Это — диалог со световым лучом или световым годом. Лучом, идущим из прошлого и несущим в себе отчаянную боль человека, человека, который, умирая, становится сгустком света, света, так нужного сегодня. Этот свет непросто увидеть — необходимо почти отчаянное усилие и труд сочувствия. Необходимо открыть в себе самом “соловецкий островной карантин”. И тогда, “хоть окрест, кажись, эон и иной”, ясно станет, что эон-то тот же, не меняется ничего в самом своем существе, и человек настолько же бессилен, просто почему-то сегодня его не расстреливают, и он решил, что не тварь дрожащая, а право имеет. А все его права — это открыться навстречу световому лучу, стать его приёмником и преемником, если сумеет.
Слово человека может быть больше и дольше, чем его дело и, тем более, его тело. Слово это и есть световой год, световой импульс, который остается в пространстве-времени после и продолжает длиться. “Мой стих дойдет, но он дойдет не так… как свет умерших звезд доходит”, но “как в наши дни вошел водопровод” (Владимир Маяковский, “Во весь голос”). Мы живем во время, которое поставило под очень большой вопрос весомость и зримость “водопроводов”. Скорее, мы убедились в их хрупкости и неустойчивости. Василий Розанов, с миром которого много пересечений у поэтического мира Кублановского, говорил, что единственные вечные вещи — это слезы и вздохи, и нет ничего прочнее, и все остальное рассыплется в пыль, а слезы, вздохи останутся. Еще останутся взгляды, еще останутся слова, сказанные, нашептанные, набормотанные, ставшие строкой, ставшие светом, светом, который уже ушел в свое вечное путешествие — за пределы календаря.
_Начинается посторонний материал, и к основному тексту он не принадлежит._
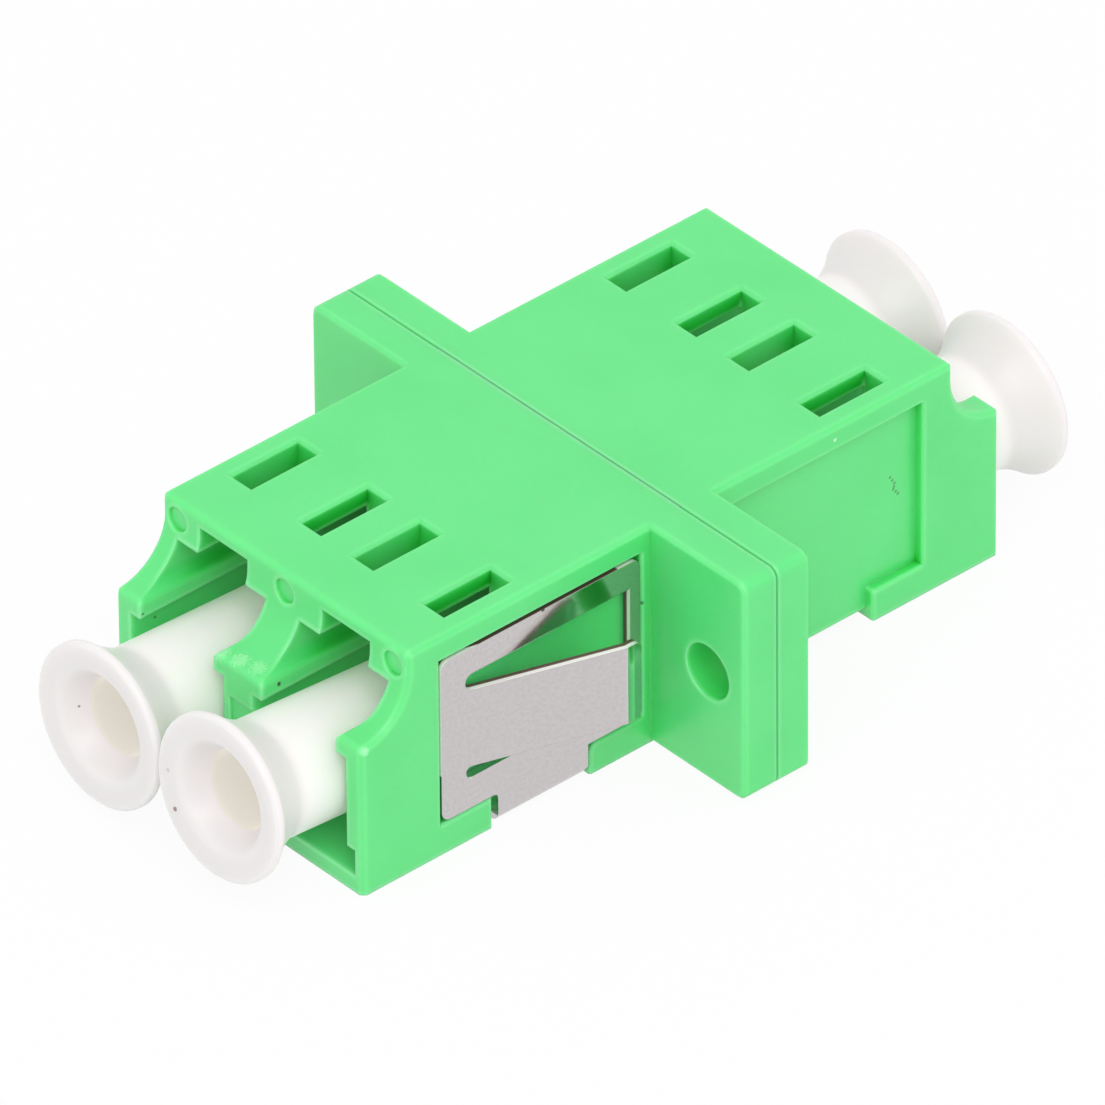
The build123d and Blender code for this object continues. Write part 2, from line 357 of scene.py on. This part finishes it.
    def surface(self, constants: Settings, **links: Any) -> bpy.types.Material:
        """Ends the tree in a Principled surface.

        Args:
            constants: Values that are the same all over, by socket name.
            **links: Values that vary, by socket name with _ for a space.

        Returns:
            The finished material.
        """
        body = self.node("ShaderNodeBsdfPrincipled", {}, **links)
        for name, value in constants.items():
            socket = body.inputs[name]
            socket.default_value = (*value, 1.0) if socket.type == "RGBA" else value
        end = self.tree.nodes.new("ShaderNodeOutputMaterial")
        self.tree.links.new(body.outputs[0], end.inputs["Surface"])
        return self.owner


@dataclass(frozen=True)
class Speck:
    """A small mark on a surface.

    Args:
        place: Its middle, in millimetres.
        radius: How far it reaches, in millimetres.
        colour: Its colour.
        strength: How much of the surface it covers.
        ragged: How broken its outline is. Above 1 it falls apart into scratches.
        core: The share of its radius that it covers in full.
        crumb: The size of what breaks its outline, as a share of its radius.
        least_ragged: The raggedness below which that size no longer grows.
    """

    place: Place
    radius: float
    colour: Colour
    strength: float = 1.0
    ragged: float = 0.8
    core: float = 0.5
    crumb: float = 0.4
    least_ragged: float = 0.8

    def over(self, shader: Shader, colour: Value) -> Value:
        """Lays the mark over a colour.

        Args:
            shader: The shader of the marked surface.
            colour: The colour below.

        Returns:
            The colour with the mark.
        """
        radius = self.radius * MM
        middle = tuple(part * MM for part in self.place)
        crumbs = shader.noise(radius * self.crumb / max(self.ragged, self.least_ragged))
        away = shader.distance(middle) + (crumbs - NOISE_MEAN) * (radius * self.ragged)
        covered = away.ramp(radius, radius * self.core) * self.strength
        return shader.mix(covered, colour, self.colour)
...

Кублановский не хочет и не умеет быть образцом. Та совершенная сфера, в которую мог бы превратиться его поэтический мир, неизбежно дает трещины, и через них сочится, бьет, падает свет. Опыт его поэзии — это редкий, почти несуществующий сегодня опыт любви к действительности. Может быть, ее еще можно любить. Может быть, есть за что.
Юрий Кублановский.
Дольше календаря. Стихи. М.: Русский путь, 2001.